I need to see if I can find the numbers that show the increases in students, teachers, and “other” (which I presume is admin and support staff) over the years. IIRC, teacher numbers have gone up more than students (maybe not so much in the past two years, but I think this was over 10 or 20), so classrooms have shrunk, but admin/staff levels outpaced them both. I have to wonder how much this (admin) costs and if it’s necessary.

Regarding the current conversation, while I’m all for making it easier to fire lackluster teachers, I fully recognize that school administrators are often fuckwits. While I’m sure they’re out there, I have yet to meet one who strikes me as particularly competent. Normally a business that hires incompetent managers fails to one that avoids them, but schools aren’t like normal businesses. Competition is minimal, and as I wrote much earlier, I often wonder how much the “customers” actually want good teachers, as opposed to ones who won’t complain about Johny’s behavioral problems or fail the star tennis player off the team.*
*Completely unrelated, but an interesting thread topic might be “should taxpayers subsidize youth athletics”

Classes didn’t shrink. Classes are bigger for basic ed. Maybe the art teacher, music teacher or the reading resource room teacher has a smaller class, but no, my Geography class had 43 kids and 39 desks a few years ago.

The addition of more special ed teachers may be what you’re speaking of…here, we’re all about saving some cash with larger classes.

It really does make for some ineffective teaching. You (read: anyone) try to manage 150 kids (40 at once) and tell me how well it works.
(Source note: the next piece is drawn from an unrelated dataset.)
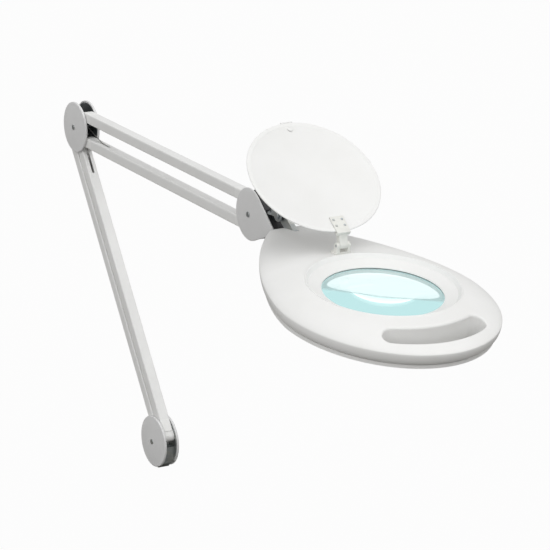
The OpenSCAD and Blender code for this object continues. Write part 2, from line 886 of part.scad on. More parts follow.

Too much admin - grading effectively, requiring re-writes, contact with parents, managing assessments - everything that ‘good teachers’ are supposed to do.

LHOD, if you want to make more money, why don’t you go into a field that pays better? Lots of jobs have a teaching component–I, for example, educate my colleagues, clients, and adverse parties all the time. (How’s that last sentence for a straight line?)

Also, I can get through my lonely nights of drinking witout your help, thankyouverymuch.